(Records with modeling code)
·····

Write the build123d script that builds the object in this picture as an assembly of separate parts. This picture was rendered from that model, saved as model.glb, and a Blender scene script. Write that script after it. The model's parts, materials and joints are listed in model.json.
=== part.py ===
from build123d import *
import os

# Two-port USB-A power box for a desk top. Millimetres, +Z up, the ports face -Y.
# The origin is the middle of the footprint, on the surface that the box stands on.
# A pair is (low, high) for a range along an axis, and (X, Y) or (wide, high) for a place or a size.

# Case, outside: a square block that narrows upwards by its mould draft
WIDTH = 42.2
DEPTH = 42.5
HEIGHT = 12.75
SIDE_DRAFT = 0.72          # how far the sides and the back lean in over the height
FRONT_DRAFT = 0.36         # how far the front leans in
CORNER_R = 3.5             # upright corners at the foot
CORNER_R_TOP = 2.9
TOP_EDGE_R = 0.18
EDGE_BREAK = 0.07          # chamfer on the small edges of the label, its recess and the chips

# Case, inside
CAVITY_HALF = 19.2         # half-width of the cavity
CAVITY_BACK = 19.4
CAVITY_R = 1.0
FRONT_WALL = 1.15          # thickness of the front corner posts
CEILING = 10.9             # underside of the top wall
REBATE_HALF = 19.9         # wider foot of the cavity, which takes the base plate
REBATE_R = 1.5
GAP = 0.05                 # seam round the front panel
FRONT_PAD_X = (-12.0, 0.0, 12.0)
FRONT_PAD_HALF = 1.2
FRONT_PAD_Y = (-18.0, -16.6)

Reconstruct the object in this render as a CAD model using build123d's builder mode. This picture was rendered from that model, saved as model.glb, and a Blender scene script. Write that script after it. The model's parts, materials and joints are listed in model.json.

·····

Transcribe all lines as written.

▸ Completed exercise:
Write the build123d script that builds the object in this picture as an assembly of separate parts. This picture was rendered from that model, saved as model.glb, and a Blender scene script. Write that script after it. The model's parts, materials and joints are listed in model.json.
=== part.py ===
from build123d import *
import os

# Two-port USB-A power box for a desk top. Millimetres, +Z up, the ports face -Y.
# The origin is the middle of the footprint, on the surface that the box stands on.
# A pair is (low, high) for a range along an axis, and (X, Y) or (wide, high) for a place or a size.

# Case, outside: a square block that narrows upwards by its mould draft
WIDTH = 42.2
DEPTH = 42.5
HEIGHT = 12.75
SIDE_DRAFT = 0.72          # how far the sides and the back lean in over the height
FRONT_DRAFT = 0.36         # how far the front leans in
CORNER_R = 3.5             # upright corners at the foot
CORNER_R_TOP = 2.9
TOP_EDGE_R = 0.18
EDGE_BREAK = 0.07          # chamfer on the small edges of the label, its recess and the chips

# Case, inside
CAVITY_HALF = 19.2         # half-width of the cavity
CAVITY_BACK = 19.4
CAVITY_R = 1.0
FRONT_WALL = 1.15          # thickness of the front corner posts
CEILING = 10.9             # underside of the top wall
REBATE_HALF = 19.9         # wider foot of the cavity, which takes the base plate
REBATE_R = 1.5
GAP = 0.05                 # seam round the front panel
FRONT_PAD_X = (-12.0, 0.0, 12.0)
FRONT_PAD_HALF = 1.2
FRONT_PAD_Y = (-18.0, -16.6)

Reconstruct the object in this render as a CAD model using build123d's builder mode. This picture was rendered from that model, saved as model.glb, and a Blender scene script. Write that script after it. The model's parts, materials and joints are listed in model.json.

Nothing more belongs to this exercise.